───── Material
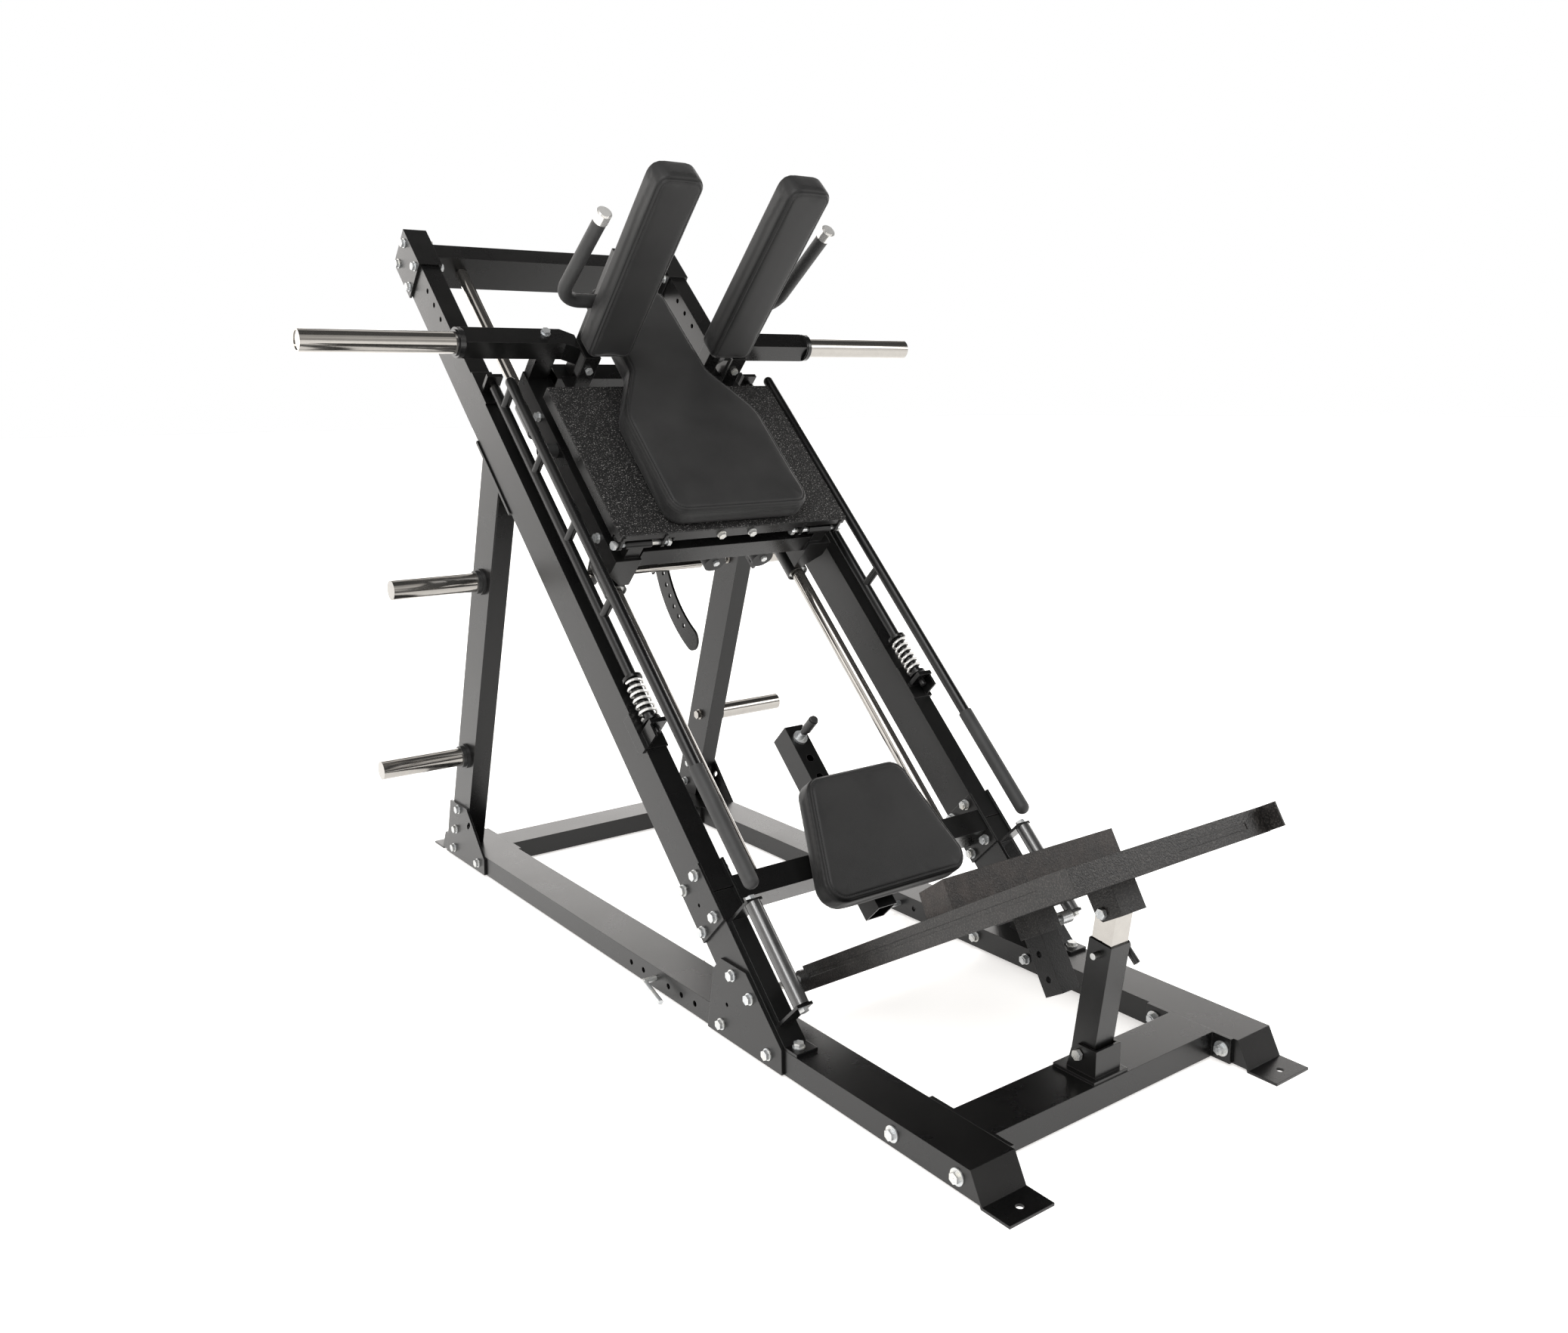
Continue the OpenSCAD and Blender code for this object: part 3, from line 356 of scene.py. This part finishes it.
def bolted_paint(name, direction, limit, both_sides=False):
    """Black paint with bare zinc bolt heads beyond a plane, or beyond its mirror too."""
    coat = Coat(powder_paint(name))
    reach = coat.dot(coat.position, direction)
    if both_sides:
        reach = coat.math("ABSOLUTE", reach, 0.0)
    on_bolt = coat.beyond(reach, limit=limit, sharpness=5000.0)
    paint = coat.shader
    coat.shader = coat.node("BsdfPrincipled")
    coat.finish(**zinc_inputs(coat, ((0.25, (0.42, 0.44, 0.46)), (0.8, (0.60, 0.58, 0.53)))))
    both = coat.mix_shader(on_bolt, paint.outputs[0], coat.shader.outputs[0])
    coat.feed(coat.tree.nodes["Material Output"], {"Surface": both})
    return coat.material


SLOT_MATERIALS = {
    "black_paint": powder_paint("black_paint"),
    "mottled_plate": mottled("mottled_plate", level=0.5, warmth=0.5, roughness=0.26),
    "grit": grit("grit"),
    "chrome": chrome("chrome"),
    "zinc": zinc("zinc"),
    "collar": rubber("collar", base=0.008, roughness=0.16),
    "black_plastic": rubber("black_plastic", base=0.015, roughness=0.42),
    "rubber": rubber("rubber", base=0.014, roughness=0.6),
    "grip_black": rubber("grip_black", base=0.03, roughness=0.22, ior=1.7),
    "foam": foam("foam"),
    "vinyl": vinyl("vinyl"),
}

# On the pad bracket the bolt heads lie below this distance up the slope.
BRACKET_BOLT_S = 1210.9      # mm
bracket_limit = -slope_point(0, BRACKET_BOLT_S, 0).dot(Vector((0, COS_SLOPE, COS_SLOPE)))

# Pieces whose material differs from the rest of their slot.
PIECE_MATERIALS = {
    "post_pin": dipped_pin("pin_and_lever", dip_x=0.0395),
    "calf_block": calf_block_coat("calf_block_coat"),
    "handle_caps": chrome("cap_chrome", roughness=0.16, tint=(0.74, 0.73, 0.71), metallic=0.6),
    "catch_springs": chrome("spring_chrome", roughness=0.20, tint=(0.78, 0.77, 0.75),
                            metallic=0.55),
    "post_outer": bolted_paint("post_paint", direction=(1, 0, 0), limit=0.0285,
                               both_sides=True),
    "back_pad_bracket": bolted_paint("pad_bracket_paint",
                                     direction=(0, -COS_SLOPE, -COS_SLOPE),
                                     limit=bracket_limit),
}
THREAD = sewing_thread("thread")


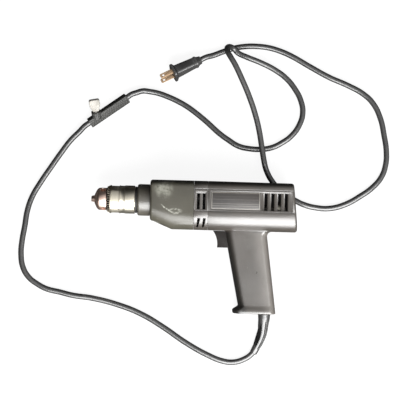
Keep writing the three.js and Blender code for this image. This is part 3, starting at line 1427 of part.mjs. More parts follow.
function cordGroup() {
  const group = new THREE.Group();
  const { reliefPart, end, tangent } = strainRelief();
  const [from, to] = vectors(holderEnds).map((point) => point.setZ(holder.thickness / 2));
  const firstStart = end.clone().addScaledVector(tangent, seatGap);
  const along = to.clone().sub(from).normalize();
  const firstEnd = from.clone().addScaledVector(along, -seatGap);
  const holderEnd = from.clone().addScaledVector(along, holder.length);
  const secondStart = holderEnd.clone().addScaledVector(along, seatGap);
  const [face, tail] = vectors([plugFace, plugEnd]);
  const lift = -plugShell(face, tail).boundingBox().min[2];
  [face, tail].forEach((point) => { point.z += lift; });
  const plugAlong = tail.clone().sub(face).normalize();
  const secondEnd = face.clone().addScaledVector(plugAlong, plug.bodyLength + plug.neck + seatGap);
  const holderMatrix = placeBetween(from, to, 0);
  const firstWay = [firstStart, ...vectors(firstRoute), firstEnd];
  const secondWay = [secondStart, ...vectors(secondRoute), secondEnd];
  group.add(
    reliefPart,
    cordTube('cord_to_key', firstWay, cord.firstSteps, tangent, along),
    cordTube('cord_to_plug', secondWay, cord.secondSteps, along, plugAlong.clone().negate()),
    placed('key_holder', keyHolder(), blackRubber, holderMatrix),
    placed('chuck_key', chuckKey(), brightSteel, holderMatrix.clone().multiply(keyMatrix())),
    ...plugParts(face, tail),
  );
  return group;
}

function chuckKey() {
  const { shaftRadius, shaftLength, handleLength, handleWidth, handleThickness, waist, exposed } = key;
  const { shoulder, top, tip } = gripShares;
  const seatY = holder.bossReach + exposed;
  const shaft = new THREE.CylinderGeometry(shaftRadius, shaftRadius, shaftLength, rodSides);
  shaft.translate(0, seatY - shaftLength / 2, 0);
  const half = handleWidth / 2;
  const flank = [
    [waist, 0], [half, handleLength * shoulder], [half, handleLength * top], [half * tip, handleLength],
  ];
  const outline = [...flank, ...flank.map(([a, b]) => [-a, b]).reverse()];
  const onGrip = outline.map(([a, b]) => [a, seatY - seatGap + b]);
  return solidOf(shaft).add(plate(onGrip, -handleThickness / 2, handleThickness / 2));
}

function plugSolid() {
  const { bodyLength, frontWidth, rearWidth, thickness, cornerRadius, neck } = plug;
  const { flangeLength, flangeWidth, flangeHeight } = plug;
  const { middle, middleWidth, middleThickness, tail, flangeSlope } = plugShares;
  const rect = (x, width, height, radius = cornerRadius) => {
    const radii = [radius, radius, radius, radius];
    const outline = roundedRing([-width / 2, width / 2], [-height / 2, height / 2], radii);
    return outline.map((p) => new THREE.Vector3(x, p.y, p.x));
  };
  const tailWidth = 2 * cord.radius * tail;
  const body = loft([
    rect(0, frontWidth, thickness),
    rect(bodyLength * middle, frontWidth * middleWidth, thickness * middleThickness),
    rect(bodyLength, rearWidth, rearWidth),
    rect(bodyLength + neck, tailWidth, tailWidth, cord.radius),
  ]);
  const flange = loft([
    rect(0, flangeWidth, flangeHeight),
    rect(flangeLength, flangeWidth, flangeHeight),
    rect(flangeLength * flangeSlope, frontWidth, thickness),
  ]);
  return cut(body.add(flange), [blade(-1, seatGap), blade(1, seatGap)]);
}

// Blade or, grown by a gap, the slot that holds its root.
function blade(hand, grow) {
  const { bladeSpacing, bladeWidth, bladeThickness, bladeLength, bladeRoot } = plug;
  const middle = (hand * bladeSpacing) / 2;
  return block(
    [-bladeLength, bladeRoot + grow],
    [-bladeWidth / 2 - grow, bladeWidth / 2 + grow],
    [middle - bladeThickness / 2 - grow, middle + bladeThickness / 2 + grow],
  );
}

function plugShell(face, tail) {
  const geometry = geometryOf(plugSolid());
  geometry.applyMatrix4(placeBetween(face, tail, plug.roll));
  return solidOf(geometry);
}

function plugParts(face, tail) {
  const matrix = placeBetween(face, tail, plug.roll);
  return [
    placed('plug_body', plugSolid(), blackRubber, matrix),
    ...[-1, 1].map((hand, i) => placed(`plug_blade_${i + 1}`, blade(hand, 0), brassMetal, matrix)),
  ];
}

const model = new THREE.Group();
model.add(drill, cordGroup());

export default model;
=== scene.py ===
"""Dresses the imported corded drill, which lies on its right side with its cord laid out round it."""

import json
import logging
import math
from contextlib import contextmanager
from dataclasses import dataclass
from enum import Enum, IntEnum
from typing import Callable, Iterator, Sequence

import bmesh
import bpy
from mathutils import Matrix, Vector


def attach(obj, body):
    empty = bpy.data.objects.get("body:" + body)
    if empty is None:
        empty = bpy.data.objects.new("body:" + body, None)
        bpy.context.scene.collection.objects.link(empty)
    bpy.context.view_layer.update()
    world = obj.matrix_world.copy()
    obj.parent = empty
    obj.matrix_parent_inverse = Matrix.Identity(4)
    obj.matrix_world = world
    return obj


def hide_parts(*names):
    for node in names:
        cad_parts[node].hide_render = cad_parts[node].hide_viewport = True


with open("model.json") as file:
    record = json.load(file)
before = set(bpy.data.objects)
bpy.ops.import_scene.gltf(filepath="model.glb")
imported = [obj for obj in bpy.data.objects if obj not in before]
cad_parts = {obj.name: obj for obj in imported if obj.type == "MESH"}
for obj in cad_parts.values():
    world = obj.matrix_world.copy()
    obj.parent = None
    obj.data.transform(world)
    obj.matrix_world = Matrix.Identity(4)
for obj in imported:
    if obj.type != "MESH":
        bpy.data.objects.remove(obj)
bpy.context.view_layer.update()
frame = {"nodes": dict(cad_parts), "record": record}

Pair = tuple[float, float]
Point = tuple[float, float, float]
Color = tuple[float, float, float]
Test = Callable[[Vector], bool]
LOG = logging.getLogger("drill")

# The drill's own frame in the model's one, which is in metres

MM = 0.001
ROLL = math.radians(6.495611)
DRILL_CORNER = Vector((-0.05735, 0.0577455, 0.0325034))
DRILL_PLACE = Matrix.Translation(DRILL_CORNER) @ Matrix.Rotation(ROLL, 4, "X") @ Matrix.Scale(MM, 4)

# The gap between seated pieces, how far a cutter runs past what it cuts, and a hair's breadth, in millimetres

SEAT_GAP = 0.3
OVERRUN = 2.0
HAIR = 0.01

# Edges that bend by less are shaded smooth

SMOOTH_BELOW = math.radians(38)


def linear(hexadecimal: str) -> Color:
    """Turns a colour written as six hexadecimal digits into linear light.

    Args:
        hexadecimal: The colour as it looks on screen.

    Returns:
        Its red, green and blue parts.
    """
    parts = [int(hexadecimal[i : i + 2], 16) / 255 for i in (0, 2, 4)]
    return tuple(((c + 0.055) / 1.055) ** 2.4 if c > 0.04045 else c / 12.92 for c in parts)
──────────
Take every line above carrying "True" and return it.

                               both_sides=True),
        cad_parts[node].hide_render = cad_parts[node].hide_viewport = True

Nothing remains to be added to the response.